Thursday, June 11, 2015

On Chesil Beach

On Chesil Beach is a 2007 novella by the Booker Prize-winning British writer Ian McEwan. The novel was selected for the 2007 Booker Prize shortlist.

The Washington Post and Pulitzer Prize-winning book critic Jonathan Yardley placed On Chesil Beach on his top ten for 2007, praising McEwan's writing and saying that "even when he's in a minor mode, as he is here, he is nothing short of amazing".

More here/

/

There is no epigraph to this short, elegantly realised novel, but if there were it would surely be the celebrated opening couple of stanzas from Philip Larkin's Annus Mirabilis:

Sexual intercourse began
In nineteen sixty-three
(which was rather late for me) -
Between the end of the Chatterley ban
And the Beatles' first LP.

Up to then there'd only been
A sort of bargaining,
A wrangle for the ring,
A shame that started at sixteen
And spread to everything.

Ian McEwan's story exists exactly in that hinterland in British courtship between repression and licence, the Lawrence litigation and 'Love Me Do'. It is July of 1962 and Edward Mayhew and Florence Ponting, he an ardent graduate historian, she the tremulous lead violinist in a string quartet with aspirations to Wigmore Hall, both 22, have just got married in Oxford. Their love story and their tragedy grows out of McEwan's opening sentence, which contains within its careful confines almost everything you need to know about what follows: 'They were young, educated, and both virgins on this, their wedding night, and they lived in a time when conversation about sexual difficulties was plainly impossible.'

The honeymoon is to take place beside Chesil Beach, in a Georgian hotel. They eat their nuptial supper - melon with glace cherries, slabs of beef with overcooked veg, in their room overlooking the bay - while a pair of waiters, local lads, stands by intrusively. The beach, that unique spit of shingle which runs between the Fleet Lagoon and the Channel, immediately seems emblematic of several things: of this moment of certainty in lives that might never again seem certain; of the path that they have just embarked on together, a path which, like all married couples in love they believe they will be making new; but also of a romance that has taken place between the devil of Middle English rectitude and the deep blue sea of the coming sexual revolution.

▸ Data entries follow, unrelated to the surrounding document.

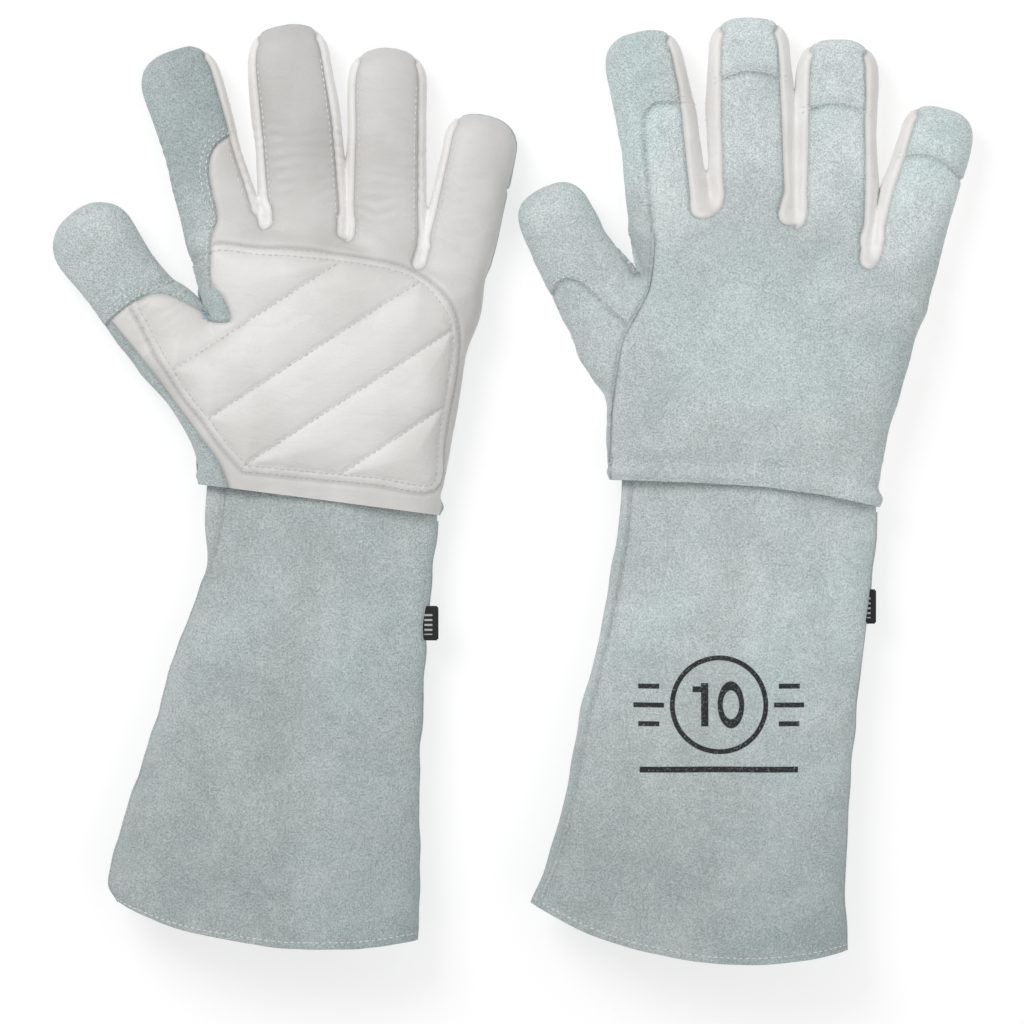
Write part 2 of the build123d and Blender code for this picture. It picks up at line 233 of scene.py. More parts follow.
def curve_through(points, steps=8):
    """A smooth line through a few chosen points (Catmull-Rom)."""
    p = np.array(points, float)
    ends = np.vstack([2 * p[0] - p[1], p, 2 * p[-1] - p[-2]])
    t = np.linspace(0, 1, steps, endpoint=False)[:, None]
    out = []
    for a, b, c, d in zip(ends, ends[1:], ends[2:], ends[3:]):
        out.append(0.5 * (2 * b + (c - a) * t + (2 * a - 5 * b + 4 * c - d) * t ** 2
                          + (3 * b - a - 3 * c + d) * t ** 3))
    out.append(p[-1:])
    return np.vstack(out)


def line_distance(points, line):
    """Distance in plan from each point to a line."""
    best = np.full(len(points), 1e9)
    for a, b in zip(line, line[1:]):
        ab = b - a
        t = np.clip(((points - a) @ ab) / max(ab @ ab, 1e-9), 0, 1)
        best = np.minimum(best, np.hypot(*(points - a - t[:, None] * ab).T))
    return best


def inside_outline(points, outline):
    """Whether each point is inside a closed outline."""
    x, y = points.T
    result = np.zeros(len(points), bool)
    for (x0, y0), (x1, y1) in zip(outline, np.roll(outline, -1, axis=0)):
        crosses = (y0 > y) != (y1 > y)
        with np.errstate(divide="ignore", invalid="ignore"):
            result ^= crosses & (x < (x1 - x0) * (y - y0) / (y1 - y0) + x0)
    return result


def outline_depth(points, outline):
    """Signed distance in plan, positive inside."""
    closed = np.vstack([outline, outline[:1]])
    distance = line_distance(points, closed)
    return np.where(inside_outline(points, outline), distance, -distance)


def smooth_noise(points, size, seed):
    """A soft random field: a few waves of about one size, in fixed random directions."""
    rng = np.random.default_rng(seed)
    value = np.zeros(len(points))
    waves = 9
    for _ in range(waves):
        direction = rng.normal(size=points.shape[1])
        direction /= np.linalg.norm(direction)
        length = size * rng.uniform(0.7, 1.6)
        value += np.sin(points @ direction * (2 * math.pi / length) + rng.uniform(0, 2 * math.pi))
    return value / math.sqrt(waves)


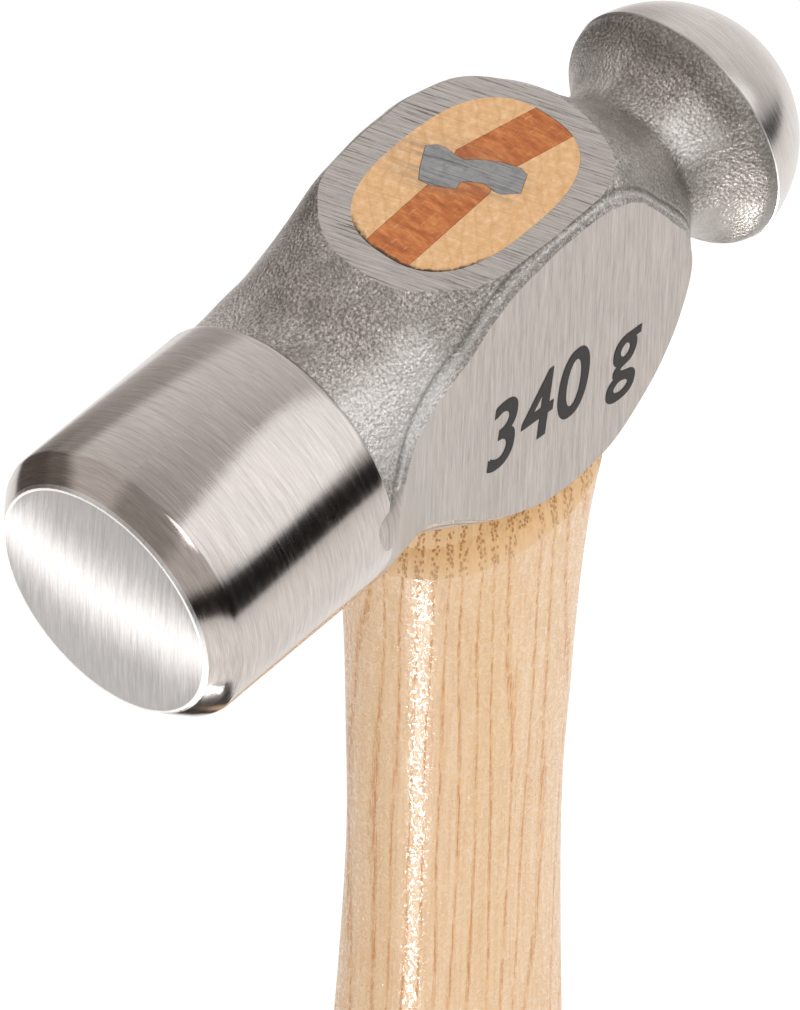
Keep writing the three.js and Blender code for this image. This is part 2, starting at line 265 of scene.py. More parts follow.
def eye_solid(bottom, top, clearance):
    """The eye from one height to another; it narrows to a waist at half height."""
    middle, half_depth = (TOP_HEIGHT - UNDER_DEPTH) / 2, (TOP_HEIGHT + UNDER_DEPTH) / 2

    def eye_point(z, angle):
        from_waist = min(abs(z - middle) / half_depth, 1)
        inset = EYE_WAIST * (1 - from_waist**2) + clearance
        radius = oval_radius(angle, EYE_HALF_LENGTH - inset, EYE_HALF_WIDTH - inset, EYE_SQUARENESS)
        return EYE_CENTRE + radius * math.cos(angle), EYE_SIDE + radius * math.sin(angle), z

    return lofted(list(np.linspace(bottom, top, 12)), eye_point, 128)


eye = eye_solid(-UNDER_DEPTH - 1, TOP_HEIGHT + 1, 0)
for face in eye.faces:
    face.material_index = CHEEK_GROUND
cut(head, as_object(eye, "eye"), "DIFFERENCE")


def cheek_reach(x):
    """How far the ground cheek stands from the middle plane."""
    back = min(max(CHEEK_SWEEP_START - x, 0), WHEEL_RADIUS)
    return CHEEK_HALF + WHEEL_RADIUS - math.sqrt(WHEEL_RADIUS**2 - back**2)


def set_in_place(made, sharp_angle):
    """Moves a piece from its own millimetres to the frame and marks its sharp edges."""
    bm = bmesh.new()
    bm.from_mesh(made.data)
    for face in bm.faces:
        face.smooth = True
    for edge in bm.edges:
        if len(edge.link_faces) == 2:
            zones = {face.material_index for face in edge.link_faces}
            edge.smooth = edge.calc_face_angle(0) < math.radians(sharp_angle if len(zones) == 1 else 6)
    bmesh.ops.scale(bm, verts=bm.verts, vec=(MM, MM, MM))
    bmesh.ops.translate(bm, verts=bm.verts, vec=(0, 0, AXIS_HEIGHT))
    bm.to_mesh(made.data)
    bm.free()


# The neck is blended into the eye block. Three measures go with each place on the head: how far it lies
# from the cheek's edge, where the ball's underside is smooth, and where a highlight is painted on the
# forging. The cheek's grinding runs on over the lower side of the forging till it meets the poll.
NO_CHEEK = 9
shaped = bmesh.new()
shaped.from_mesh(head.data)
neck = [v for v in shaped.verts if 18.3 < v.co.x < 24.3]
for _ in range(26):
    bmesh.ops.smooth_vert(shaped, verts=neck, factor=0.5, use_axis_x=True, use_axis_y=True, use_axis_z=True)
from_cheek = shaped.verts.layers.float.new("from_cheek")
smooth_patch = shaped.verts.layers.float.new("smooth_patch")
painted_highlight = shaped.verts.layers.float.new("painted_highlight")
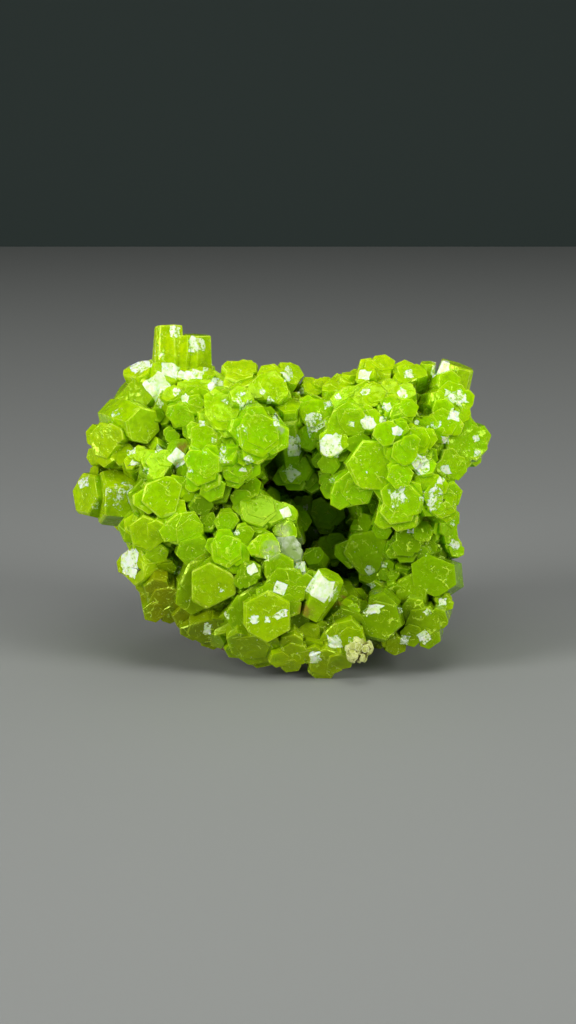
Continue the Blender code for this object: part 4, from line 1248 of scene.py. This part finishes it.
def rock_finish():
    """Brown ironstone: rusty, ochre and nearly black in patches, matt and gritty."""
    finish, tree, shader, place = new_finish("brown ironstone")
    patch = patches(tree, place, 0.35, 0.65, 3.5, 5.0)
    colour = blend_colour(tree, patch, (0.06, 0.034, 0.018, 1.0), (0.205, 0.118, 0.052, 1.0))
    rust = patches(tree, place, 0.56, 0.7, 2.0, 5.0, 0.65)
    colour = lay_on(tree, colour, rust, 0.7, (0.33, 0.15, 0.04))
    ochre = patches(tree, place, 0.62, 0.74, 1.1, 5.0, 0.65)
    colour = lay_on(tree, colour, ochre, 0.6, (0.42, 0.27, 0.1))
    dark = patches(tree, place, 0.55, 0.72, 5.0, 4.0)
    colour = lay_on(tree, colour, dark, 0.7, (0.022, 0.017, 0.014))
    rough = maths(tree, "MULTIPLY_ADD", noise(tree, place, 1.0), 0.35, 0.6)
    grain = maths(tree, "ADD", noise(tree, place, 0.5, 6.0, 0.7), times(tree, rust, 0.3))
    complete(tree, shader, colour, rough, grain, 0.16)
    return finish


def cream_finish():
    """Cream-yellow crystal, satin, with whiter tips."""
    finish, tree, shader, place = new_finish("cream crystal")
    patch = patches(tree, place, 0.35, 0.65, 1.2, 4.0)
    colour = blend_colour(tree, patch, (0.4, 0.45, 0.07, 1.0), (0.62, 0.67, 0.24, 1.0))
    colour = blend_colour(tree, stored(tree, "rounded_edge"), colour, (0.8, 0.84, 0.5, 1.0))
    # Painted shade: darker and browner in the seams between the small crystals, where the neighbourhood hides
    # the sky.
    seam_shade = ramp(tree, stored(tree, "shelter"), 0.15, 0.5)
    colour = lay_on(tree, colour, seam_shade, 0.75, (0.17, 0.13, 0.025))
    rough = maths(tree, "MULTIPLY_ADD", noise(tree, place, 0.4), 0.4, 0.15)
    complete(tree, shader, colour, rough, noise(tree, place, 0.22, 4.0), 0.05, (0.25, (1.0, 0.9, 0.4), 0.6))
    return finish


def pale_finish():
    """Cloudy whitish crystal with a breath of green."""
    finish, tree, shader, place = new_finish("cloudy crystal")
    patch = patches(tree, place, 0.35, 0.68, 1.0, 4.0)
    colour = blend_colour(tree, patch, (0.23, 0.34, 0.08, 1.0), (0.5, 0.57, 0.4, 1.0))
    rough = maths(tree, "MULTIPLY_ADD", noise(tree, place, 0.5), 0.4, 0.2)
    complete(tree, shader, colour, rough, noise(tree, place, 0.3, 4.0), 0.03, (0.4, (1.0, 1.0, 0.9), 0.8))
    return finish


def plain_stage(name, colour, roughness):
    """A plain matt finish for the floor or the backdrop."""
    finish, _, shader, _ = new_finish(name)
    shader.inputs["Base Color"].default_value = (*colour, 1.0)
    shader.inputs["Roughness"].default_value = roughness
    return finish


def stage_floor():
    """A plain pale floor that ends some way behind, and a plain backdrop."""
    deselect()
    bpy.ops.mesh.primitive_plane_add(size=1.0, location=(0.0, -0.1, 0.0))
    floor = bpy.context.object
    floor.name = "floor"
    floor.scale = (3.0, 1.3, 1.0)
    floor.data.materials.append(plain_stage("pale floor", (0.258, 0.265, 0.252), 0.75))
    deselect()
    bpy.ops.mesh.primitive_plane_add(size=3.0, location=(0.0, 0.75, 0.0),
                                     rotation=(math.radians(90.0), 0.0, 0.0))
    backdrop = bpy.context.object
    backdrop.name = "backdrop"
    backdrop.data.materials.append(plain_stage("grey backdrop", (0.052, 0.073, 0.065), 0.9))


def stage_world():
    """Even, weak light from all round."""
    world = bpy.data.worlds.new("studio")
    bpy.context.scene.world = world
    world.use_nodes = True
    back = world.node_tree.nodes["Background"]
    back.inputs["Color"].default_value = (0.8, 0.86, 0.86, 1.0)
    back.inputs["Strength"].default_value = 0.11


def dress(piece, finish):
    """Give a piece this finish alone."""
    piece.data.materials.clear()
    piece.data.materials.append(finish)


stage_camera()
stage_lamps()
stage_world()
stage_floor()

forms = make_forms(random.Random(LOOKS_SEED))
crystals = grow_crystals(forms)
cut_to_frame(crystals)
mark_glints(crystals)
crystals = main_skin(crystals)
shelter_of(crystals, CRYSTAL_SHELTER)
dress(crystals, green_finish(crystals))
rock = rough_rock()
dress(rock, rock_finish())
cream = small_group("cream_crystals", CREAM_GROUP, forms[0], random.Random(SEED + 2), 12, 0.62)
shelter_of(cream, CREAM_SHELTER)
dress(cream, cream_finish())
pale = small_group("cloudy_crystal", [PALE_CRYSTAL], forms[1], random.Random(SEED + 3), 2, 1.0)
dress(pale, pale_finish())
for kind in forms:
    for form in kind:
        remove(form)
for piece, solid, slot in ((crystals, "pyromorphite_crystals", "green_crystal"),
                           (rock, "ironstone_matrix", "ironstone"),
                           (cream, "cream_crystal_group", "cream_crystal"),
                           (pale, "pale_crystal", "cloudy_crystal")):
    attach(piece, "root")
    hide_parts(solid)

bpy.context.scene.view_settings.view_transform = "Standard"
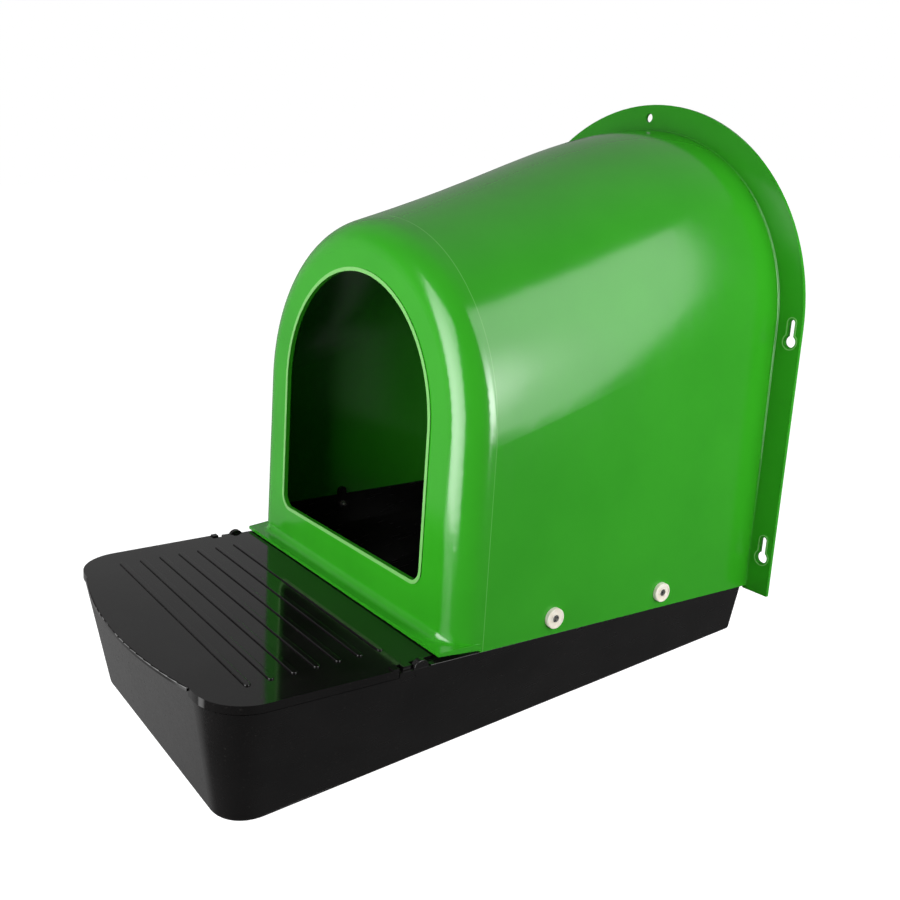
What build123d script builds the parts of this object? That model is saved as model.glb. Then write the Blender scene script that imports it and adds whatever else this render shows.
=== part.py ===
from build123d import *
import math
import os

# Chicken nest box with a roll-away egg tray under a hinged lid. Sizes are in millimetres.
# It is drawn as it hangs on a wall: x across, y from the first lid rib back to the wall,
# z up from the top of the closed lid. At the end it is tipped onto its flat underside.

# Plan that the tray, the lid and the hood share
rim_half_width = 145.2          # half width of the tray rim at y = 0
side_taper = 0.0455             # growth of the half width for each mm of depth
front_y = -33.6                 # front of the tray rim and of the lid's skirt
front_corner_radius = 37.0
wall_plane_y = 455.9            # front face of the wall flange

# Tray
tray_wall = 3.0
floor_slope = 6.56              # degrees, the nest floor falls towards the egg tray
underside_z = -96.4             # underside at y = 0
underside_half_width = 125.3    # at y = 0
underside_taper = 0.0772
underside_front_y = -15.0
underside_corner_radius = 28.0
tray_back_gap = 3.4             # from the tray's back to the wall flange
back_draft = 1.5                # the back wall leans in by this much at the underside
back_corner_radius = 4.0
underside_edge_radius = 4.0
rim_ledge_drop = 7.8            # thickness of the rim ledge
upstand_gap = 0.6               # between the hood's inside and the upstand
upstand_wall = 2.6
upstand_top_z = 21.0            # inside the hood
upstand_front_y = 172.0
rim_edge_radius = 0.5

# Hood
hood_wall = 3.0
hood_overhang = 1.0             # the hood stands out past the rim on each side
hood_front_y = 142.6
hood_bottom_z = -1.6
hood_seat_gap = 0.5             # between the rim and the hood's lower edge
front_arch_radius = 151.1
front_arch_z = 140.5
back_arch_radius = 163.3
back_arch_z = 226.2
crest_swell = 9.4               # most rise above a straight crest
crest_swell_power = 3           # higher puts it nearer the wall
barrel_shares = (0.25, 0.5, 0.75, 0.9)      # sections between the hood's face and the wall
nose_radius = 25.0              # rounding between the hood's face and its barrel

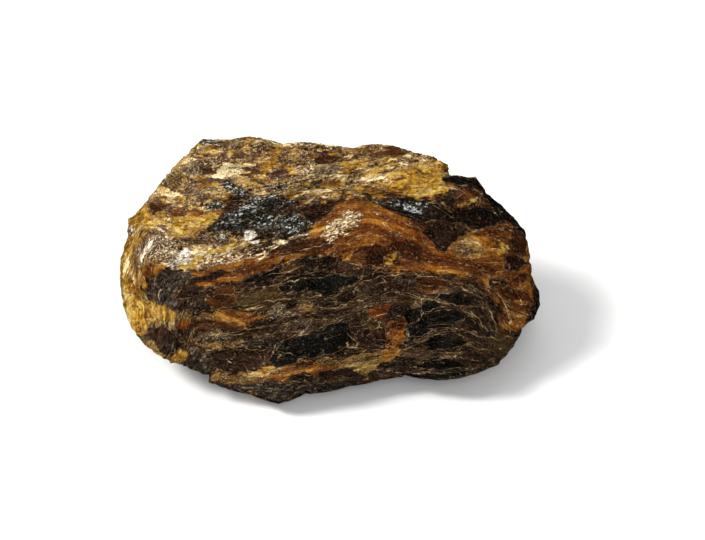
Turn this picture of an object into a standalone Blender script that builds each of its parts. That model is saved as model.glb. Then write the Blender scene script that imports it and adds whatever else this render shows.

Florence yearns for the former; she would rather never have anyone touch her, she believes, even this man she loves. She has been undone by the language of the wedding manual she has been reading (all 'mucous membranes' and 'glans' and 'penetration'). Edward, meanwhile, dreams fervently, silently, of the uninterrupted pleasure that will be theirs now the 'wrangle over the ring' has been sorted. Inevitably, these two worlds have collided several times already, and not favourably.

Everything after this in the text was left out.